After his detachment to investigate reconnaissance issues in the United States (see the Hughes scandal section below), Elliott received command of the 8th Air Force’s reconnaissance wing in England: the 8th Provisional RW, later renamed the 325th Reconnaissance Wing. During this period, Elliott worked on the shuttle-bombing project with the USSR, and participated in the May 1944 mission to the USSR which inspected the new American bases at Poltava, Mirgorod, and Piryatin. His units also supported the invasion of Normandy and the bombing campaign against V-weapon sites.

Following threats of resignation and pressure from “very high topside,” in January 1945 General Arnold ordered General Carl Spaatz in England to appoint Elliott a rated pilot, and the president submitted his son’s name to the Senate for promotion to Brigadier General. By standard rules, Elliott was eligible for the rank, but not for the pilot’s wings.
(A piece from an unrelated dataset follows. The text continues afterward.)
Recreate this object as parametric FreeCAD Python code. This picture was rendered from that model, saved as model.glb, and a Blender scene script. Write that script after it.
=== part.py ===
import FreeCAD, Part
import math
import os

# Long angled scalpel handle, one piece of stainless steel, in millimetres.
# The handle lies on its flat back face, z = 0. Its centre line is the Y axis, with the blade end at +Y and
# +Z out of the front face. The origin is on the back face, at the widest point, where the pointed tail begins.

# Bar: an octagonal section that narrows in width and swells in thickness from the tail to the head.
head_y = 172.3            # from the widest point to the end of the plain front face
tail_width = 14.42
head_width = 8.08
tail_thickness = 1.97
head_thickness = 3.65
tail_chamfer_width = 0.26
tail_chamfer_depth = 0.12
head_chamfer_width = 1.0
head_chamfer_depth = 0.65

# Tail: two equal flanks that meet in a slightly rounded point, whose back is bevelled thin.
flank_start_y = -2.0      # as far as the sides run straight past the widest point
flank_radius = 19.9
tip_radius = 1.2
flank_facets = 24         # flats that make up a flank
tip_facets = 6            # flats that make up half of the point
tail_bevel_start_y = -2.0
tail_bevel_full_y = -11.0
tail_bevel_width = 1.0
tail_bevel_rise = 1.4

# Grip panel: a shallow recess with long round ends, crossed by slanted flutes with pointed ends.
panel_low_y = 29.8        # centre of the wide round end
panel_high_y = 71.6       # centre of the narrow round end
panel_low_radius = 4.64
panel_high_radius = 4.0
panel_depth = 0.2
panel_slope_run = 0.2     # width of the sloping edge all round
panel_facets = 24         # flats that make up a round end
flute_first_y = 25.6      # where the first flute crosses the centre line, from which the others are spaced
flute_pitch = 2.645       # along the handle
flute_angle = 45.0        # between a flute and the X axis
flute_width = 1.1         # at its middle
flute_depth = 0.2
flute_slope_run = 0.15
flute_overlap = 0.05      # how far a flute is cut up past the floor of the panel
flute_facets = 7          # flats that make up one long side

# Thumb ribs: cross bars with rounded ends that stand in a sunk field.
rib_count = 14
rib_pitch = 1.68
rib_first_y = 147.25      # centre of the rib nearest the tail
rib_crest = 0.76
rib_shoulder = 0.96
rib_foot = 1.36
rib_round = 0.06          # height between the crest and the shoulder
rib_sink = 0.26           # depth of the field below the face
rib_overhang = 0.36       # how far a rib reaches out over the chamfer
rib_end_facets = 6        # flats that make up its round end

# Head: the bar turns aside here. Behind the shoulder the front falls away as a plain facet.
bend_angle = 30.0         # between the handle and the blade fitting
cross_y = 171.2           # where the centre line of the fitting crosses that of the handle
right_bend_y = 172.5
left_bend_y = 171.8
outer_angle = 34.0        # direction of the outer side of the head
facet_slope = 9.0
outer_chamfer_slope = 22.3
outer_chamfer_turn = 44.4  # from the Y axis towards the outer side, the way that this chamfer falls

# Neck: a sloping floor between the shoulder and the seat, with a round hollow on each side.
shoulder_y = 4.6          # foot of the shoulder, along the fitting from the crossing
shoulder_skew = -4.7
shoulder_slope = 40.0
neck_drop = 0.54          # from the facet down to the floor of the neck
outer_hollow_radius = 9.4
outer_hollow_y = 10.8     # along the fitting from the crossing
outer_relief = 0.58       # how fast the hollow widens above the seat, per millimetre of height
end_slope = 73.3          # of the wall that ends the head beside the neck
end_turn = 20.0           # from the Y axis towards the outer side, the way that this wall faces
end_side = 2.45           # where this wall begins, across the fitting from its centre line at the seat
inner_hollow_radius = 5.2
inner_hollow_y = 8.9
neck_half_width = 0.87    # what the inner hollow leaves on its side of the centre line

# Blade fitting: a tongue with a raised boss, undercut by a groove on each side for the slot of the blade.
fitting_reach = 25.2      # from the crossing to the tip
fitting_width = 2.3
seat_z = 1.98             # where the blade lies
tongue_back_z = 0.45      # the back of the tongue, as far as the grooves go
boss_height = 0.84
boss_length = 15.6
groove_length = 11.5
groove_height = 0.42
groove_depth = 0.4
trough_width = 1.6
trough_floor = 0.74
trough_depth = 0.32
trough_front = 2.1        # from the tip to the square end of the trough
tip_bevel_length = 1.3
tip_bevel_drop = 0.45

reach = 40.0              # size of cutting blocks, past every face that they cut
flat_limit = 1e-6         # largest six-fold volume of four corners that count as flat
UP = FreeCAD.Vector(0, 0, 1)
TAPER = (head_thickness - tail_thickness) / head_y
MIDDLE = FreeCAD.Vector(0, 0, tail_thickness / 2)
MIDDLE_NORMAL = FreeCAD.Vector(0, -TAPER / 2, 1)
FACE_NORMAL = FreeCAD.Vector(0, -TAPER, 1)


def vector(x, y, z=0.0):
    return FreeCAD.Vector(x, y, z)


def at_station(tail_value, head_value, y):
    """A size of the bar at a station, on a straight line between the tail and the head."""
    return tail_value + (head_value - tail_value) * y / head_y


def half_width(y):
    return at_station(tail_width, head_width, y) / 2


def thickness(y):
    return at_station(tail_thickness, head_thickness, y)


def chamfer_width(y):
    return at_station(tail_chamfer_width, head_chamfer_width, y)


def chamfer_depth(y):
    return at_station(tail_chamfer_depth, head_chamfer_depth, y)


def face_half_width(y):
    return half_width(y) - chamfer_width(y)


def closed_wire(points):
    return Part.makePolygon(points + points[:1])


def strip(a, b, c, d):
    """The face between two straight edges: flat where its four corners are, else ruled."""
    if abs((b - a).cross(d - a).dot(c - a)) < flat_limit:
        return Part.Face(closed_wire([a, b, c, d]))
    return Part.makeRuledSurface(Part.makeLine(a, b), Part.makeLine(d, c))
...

Elliott continued in that rank in Europe until his father’s death on 12 April 1945. After VE-Day, the Air Forces could no longer find a “suitable vacancy” for him, and he was on leave and had staff duties in the United States. By coincidence, his last day of service was VJ-Day.

Roosevelt commanded the following units:

  • 3d Reconnaissance Group, 11 July–13 August 1942 at the rank of major; 30 September 1942–1 March 1943 ending at the rank of colonel
Assigned to Twelfth Air Force and flew aboard numerous aircraft types during reconnaissance missions for the North Africa campaign in Algeria and Tunisia
  • Northwest African Photographic Reconnaissance Wing, February 1943--November 1943, as lieutenant colonel and colonel. This was a composite unit with U.S., British, South African, and French squadrons.
  • 90th Reconnaissance Wing, 22 November 1943–25 January 1944 at the rank of colonel.
Assigned to Twelfth Air Force, command and control organization that provided photographic reconnaissance to both Twelfth and Fifteenth Air Forces. Operationally controlled both 3d and 5th Reconnaissance Groups in Tunisia. The 90th's subordinate units reconnoitered airdromes, roads, marshaling yards, and harbors in Italy after the Allied landings at Salerno.
  • 325th Reconnaissance Wing, 9 August 1944–17 January 1945 at the rank of colonel; 22 January–13 April 1945 ending at the rank of brigadier general.
Assigned to Eighth Air Force, command and control organization that through subordinate units, flew reconnaissance over the waters adjacent to the British Isles and the European continent to obtain meteorological data. Wing aircraft collected weather information needed in planning operations; flew night photographic missions to detect enemy activity; and provided daylight photographic and mapping missions. The wing also flew photographic missions over the Netherlands in support of Operation Market Garden in September 1944 and operated closely with tactical units in the Battle of the Bulge (December 1944–February 1945).

Roosevelt stated that he flew 89 combat missions and 470 combat hours prior to being called back for his father's funeral in April 1945 (he did not return to active theaters). These numbers were disputed at the time. His decorations included the Distinguished Flying Cross. He also received the Order of the British Empire, the Croix de Guerre and Legion d'Honneur, the Moroccan Order of Ouissam Alaouite, and the U.S. Legion of Merit. He ended the war holding the Air Medal with reportedly eleven clusters. As a chase pilot for the Operation Aphrodite flights in 1944, Elliott said he witnessed the death of Joseph P. Kennedy, Jr. over Blythburgh, England.

After the war, Elliott Roosevelt no longer played a significant role in aviation, although he maintained a private pilot’s license and owned a small aircraft. He briefly served as president of short-lived Empire Airlines of New York (1946), citing his influence with the Civil Aeronautics Board (CAB), which however did not result in route awards. Reported attempts to assist Howard Hughes’s TWA in obtaining air routes to the USSR also did not succeed.